You do need to follow the reduce expenses or increase income budget rule. I started doing surveys to get Amazon GC to offset gift purchases. I made 2x dinner for multiple nights to have freezer assets to avoid take out. I would sit down with my husband and produce a wants and a needs list for home repairs. Then establish a budget for each project. Right now I would not sell the bubble seems to have burst.
And I want to be careful with this one (and I assure you I once sat down and asked the same question,) you are spending 999 between eating out and groceries. Do you think there is room to reduce? Can you reduce waste in this area? Can you batch cook? When I had my son (2nd baby) I was told by a lady at my church that the only 2 things I had to promise was food and clean clothes. She never said what kind of food.
Most important. Give yourself a break. Do what you can not what you think you have to.
I noticed a little accounting or spreadsheet error unless I’m misunderstanding: Electric fixed cost appears to have gone from $85 per month to $0. (an additional $1020 a year on the proposed budget). 🙁
Apologies, I now see the typo about electricity already mentioned several times. Nothing like another dose of criticism, sigh.
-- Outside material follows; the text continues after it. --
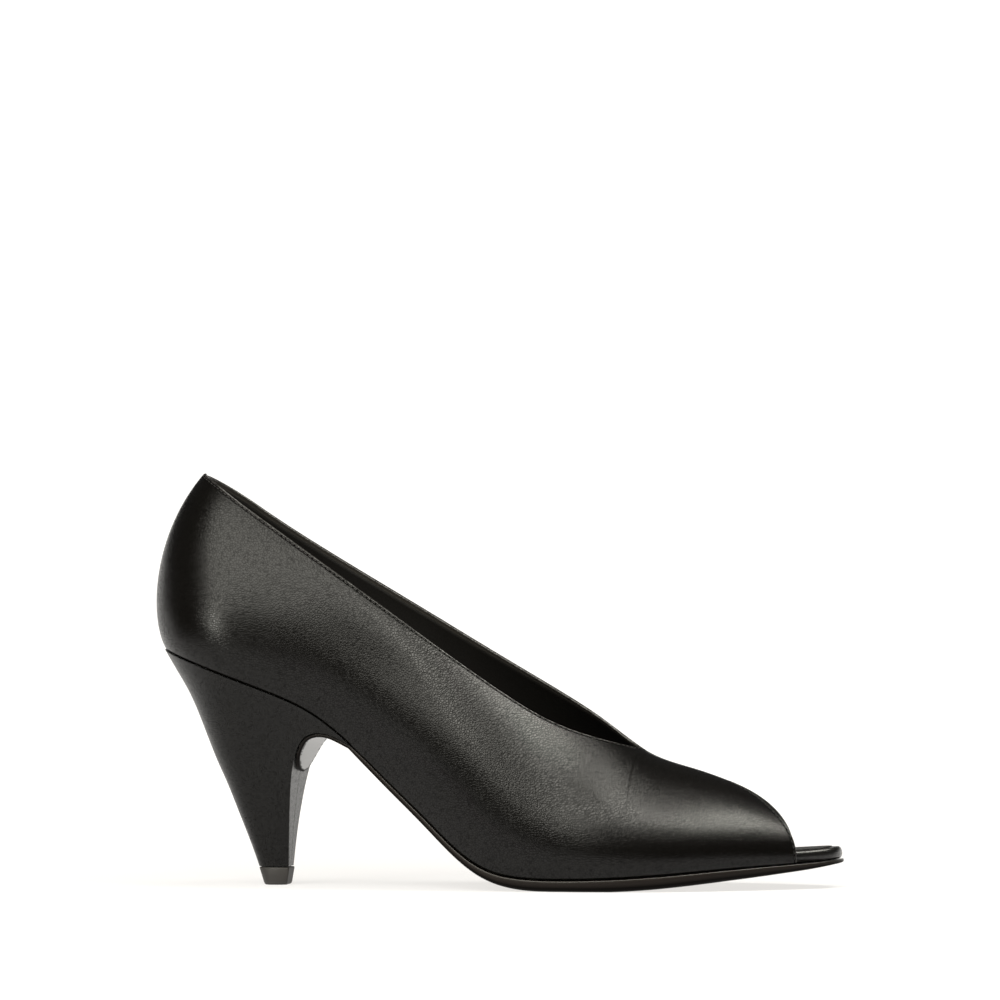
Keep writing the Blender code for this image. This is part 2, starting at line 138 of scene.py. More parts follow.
class Paint:
    """One material and the nodes in it."""

    def __init__(self, name):
        self.material = bpy.data.materials.new(name)
        self.material.use_nodes = True
        self.tree = self.material.node_tree
        self.tree.nodes.clear()
        self.place = self.node("TexCoord", output="Object")

    def node(self, kind, settings=None, inputs=None, output=0):
        """A shader node: settings first, then wires or fixed values on its inputs."""
        node = self.tree.nodes.new("ShaderNode" + kind)
        for key, value in (settings or {}).items():
            setattr(node, key, value)
        for key, value in (inputs or {}).items():
            if isinstance(value, Wire):
                self.tree.links.new(value.socket, node.inputs[key])
            else:
                node.inputs[key].default_value = value
        return Wire(self, node.outputs[output]) if node.outputs else node

    def noise(self, scale, detail=2.0, output=0, vector=None):
        inputs = {"Vector": vector or self.place, "Scale": scale, "Detail": detail}
        return self.node("TexNoise", {}, inputs, output)

    def cells(self, scale, feature, vector=None):
        inputs = {"Vector": vector or self.place, "Scale": scale}
        return self.node("TexVoronoi", {"feature": feature}, inputs)

    def attribute(self, name):
        return self.node("Attribute", {"attribute_name": name}, output="Fac")

    def mix(self, share, first, second):
        inputs = {0: share, 6: (*first, 1) if isinstance(first, tuple) else first}
        inputs[7] = (*second, 1) if isinstance(second, tuple) else second
        return self.node("Mix", {"data_type": "RGBA"}, inputs, 2)

    def bump(self, height, depth, below=None):
        """Bump in real size: a height of one stands depth millimetres proud."""
        inputs = {"Height": height, "Distance": depth * MM, "Strength": 1.0}
        if below is not None:
            inputs["Normal"] = below
        return self.node("Bump", {}, inputs)

    def finish(self, colour, roughness, normal=None, shade=None, **fixed):
        """The shader itself; where shade is one it gives way to matt black."""
        inputs = {"Base Color": colour, "Roughness": roughness}
        if isinstance(colour, tuple):
            inputs["Base Color"] = (*colour, 1)
        if normal is not None:
            inputs["Normal"] = normal
        for key, value in fixed.items():
            inputs[key.replace("_", " ")] = value
        shader = self.node("BsdfPrincipled", {}, inputs)
        # painted shade: where shade is one the surface gives way to matt black
        if shade is not None:
            dark = self.node("BsdfDiffuse", {}, {"Color": SHADE_TONE})
            shader = self.node("MixShader", {}, {0: shade, 1: shader, 2: dark})
        self.node("OutputMaterial", {}, {"Surface": shader})
        return self.material


print("a paint can", [word for word in vars(Paint) if word[0] != "_"])

# %% [markdown]
# ## Meshes from grids
# Every surface below is worked out as a grid of points with two parameters. This helper
# turns grids into one mesh with quads by index arithmetic, welds the seams between
# grids, and says whether the result is closed and how much it holds. A closed mesh with
# faces that point outwards holds a positive volume.

# %% From grids to meshes
WELD = 0.000004  # metres
CUBIC_CM = 1e6   # in a cubic metre


def grid_quads(rows, columns, start, turned):
    """Corner numbers of the quads between neighbouring rows and columns."""
    index = start + np.arange(rows * columns).reshape(rows, columns)
    ring = np.stack([index[:-1, :-1], index[:-1, 1:], index[1:, 1:], index[1:, :-1]], -1)
    ring = ring.reshape(-1, 4)
    return ring[:, ::-1] if turned else ring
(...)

Definitely in agreement with the general advice; take a deep breath and accept there’s a difference between “necessary” and “nice”. Cover “necessary” end to end, top to bottom, and then see what’s left over for “nice”. I have found that sometimes I need a focus that feels productive, and if I can swap out nice for necessary (example, instead of spending half an hour picking out the perfect $50 bath mat and then congratulating myself because I found a 15% coupon, I spend half an hour sewing a towel I already have into a bath mat. I still get the glow that comes from accomplishment, and the added bonus of not stealing success from another goal to get it.
And yes, to add, I do get it, with small kids, it’s not like you’ve got that 30 minute luxury of time all at once. I think that’s probably where a lot of people fall apart – I don’t have time for this and I can buy this $50 bathmat in 30 seconds, done. Which just shifts the question a little: Do I really need it NOW?
“Electric” was marked as a fixed cost, but allocated $0 in the budget analysis. It should remain as $85 in the budget analysis.